Hong Kong is a city divided. For the past two years, people have been caught in a war of political ideologies between pro-democracy liberals who fear mainland China’s increasing influence over Hong Kong’s political and social policies and pro-establishment conservatives (some with vested interests in China) who wish to follow the mainland’s lead in the name of peace and prosperity.
During the 2014 “Umbrella Movement”, which saw young pro-democracy activists occupy several major thoroughfares for months, intense family squabbles over politics were a common occurrence that further widened the ideological gap.
In early 2014, even before the Umbrella Movement, young filmmaker Ng Ka-leung wanted to express his peers’ pessimism for Hong Kong’s future through film. Along with four other filmmakers, he created Ten Years, an independent collection of short films built around a single question: What will Hong Kong be like 10 years from now?
The shorts aren’t fantastical sci-fi concoctions with flying cars and futuristic landscapes, but rather cautionary tales that express one political spectrum’s anxieties and displeasures in more realistic ways.
The shorts aren’t all political – Wong Fei-pang’s Season of the End is about the death of Hong Kong’s cultural heritage in the midst of rapid modernisation, and Dialect is about the fear of Cantonese being replaced by Mandarin as an official language of Hong Kong – but the ones that are political are so inflammatory that China’s state media outright condemned the film as senseless fear-mongering.
When it received a nomination for Best Film at the Hong Kong Film Awards, mainland Chinese Internet video platforms abruptly cancelled their planned simulcasts of the award ceremony.
How far does it go?
Kwok Zune’s Extras supposes that the Chinese central government and local pro-establishment groups are colluding with triads on false flag assassinations to drum up support for a controversial national security law in Hong Kong – a law that once saw 500,000 people take to the streets in mass protest.
Chow Kwun-wai’s Self-Immolator features pro-Hong Kong independence activists (a real political force that has risen to prominence in recent months) and implications that Hong Kong’s pro-democracy movement won’t gain any real traction until people are willing to die for it.
Ten Years is not the first Hong Kong to tackle politics head-on – Evans Chan’s The Life and Times of Wu Zhong Xian, Herman Yau’s From the Queen to the Chief Executive and Alfred Cheung’s Her Fatal Ways are just a few examples.
But Ten Years is one of the more effective attempts at inspiring mass audiences to take a more active stance in Hong Kong politics. It makes an emotional appeal to convince Hongkongers to start caring about issues that could affect them in the future – to consider the loss of Hong Kong’s unique identity, erosion of civil liberties and ordinary citizens’ lack of sway over government policies that affect their lives.
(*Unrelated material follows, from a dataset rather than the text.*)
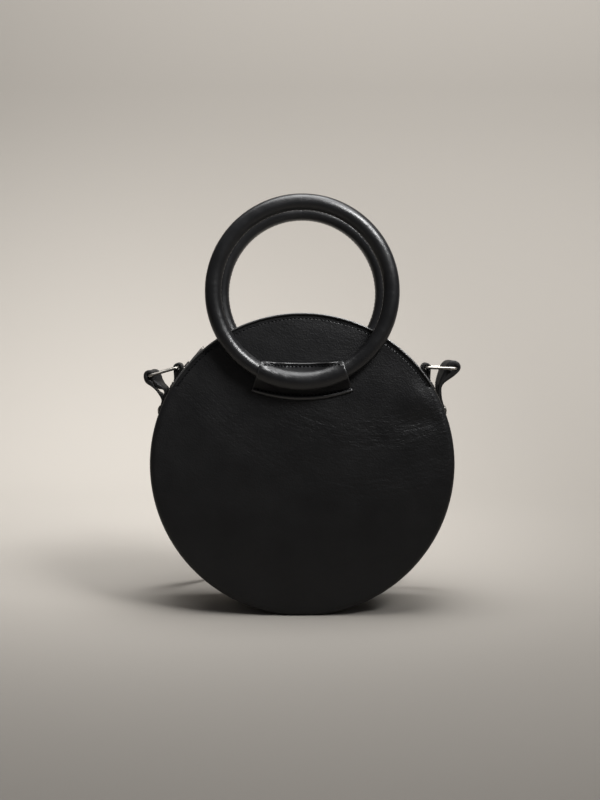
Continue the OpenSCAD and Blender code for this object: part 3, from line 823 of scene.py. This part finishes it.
def make_tape(name, side, replaced):
    """A zip tape whose inner edge closes up beyond the last teeth."""
    angles = np.arange(ZIP_FROM - 2, ZIP_TO + 2.01, 0.5)
    open_part = eased((angles - TEETH_FROM + 2) / 0.6) * eased((TEETH_TO + 2 - angles) / 0.6)
    inner = TAPE_GAP + (CHAIN_W / 2 + SEAT - TAPE_GAP) * open_part
    share = np.array([0, 0.02, 0.15, 0.3, 0.5, 0.75, 1.0])
    h = inner[:, None] + (TAPE_W - inner[:, None]) * share
    top = joined(TAPE_R, h)
    top[:, 0, 0] -= 0.2
    under = joined(TAPE_R - TAPE_T, h[:, ::-2])
    profiles = np.concatenate([top, under], axis=1)
    grid = turned(angles, profiles, side)
    uv = joined(np.radians(angles)[:, None] * TAPE_R, profiles[..., 1])
    piece = grid_piece(name, grid, MATERIALS["tape"], ring_v=True, uv=uv)
    return place(piece, "bag", [replaced])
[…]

When Ten Years picked up the Best Film award at this year’s Hong Kong Film Awards, some industry veterans questioned whether a low-budget indie deserves to win such a prestigious award.
While Ten Years has low production values compared to its fellow nominees (each section only had a slightly higher budget than a Fresh Wave short), it compensates for its budget limitations with its relevance to the times and its ability to evoke powerful raw emotions in its target audience.
Ten Years is a rare breed, an effective piece of activist cinema that has also been embraced by mass audiences (it has already made 10 times its budget at the box office). For that alone, Ten Years may be the most important Hong Kong film of recent years.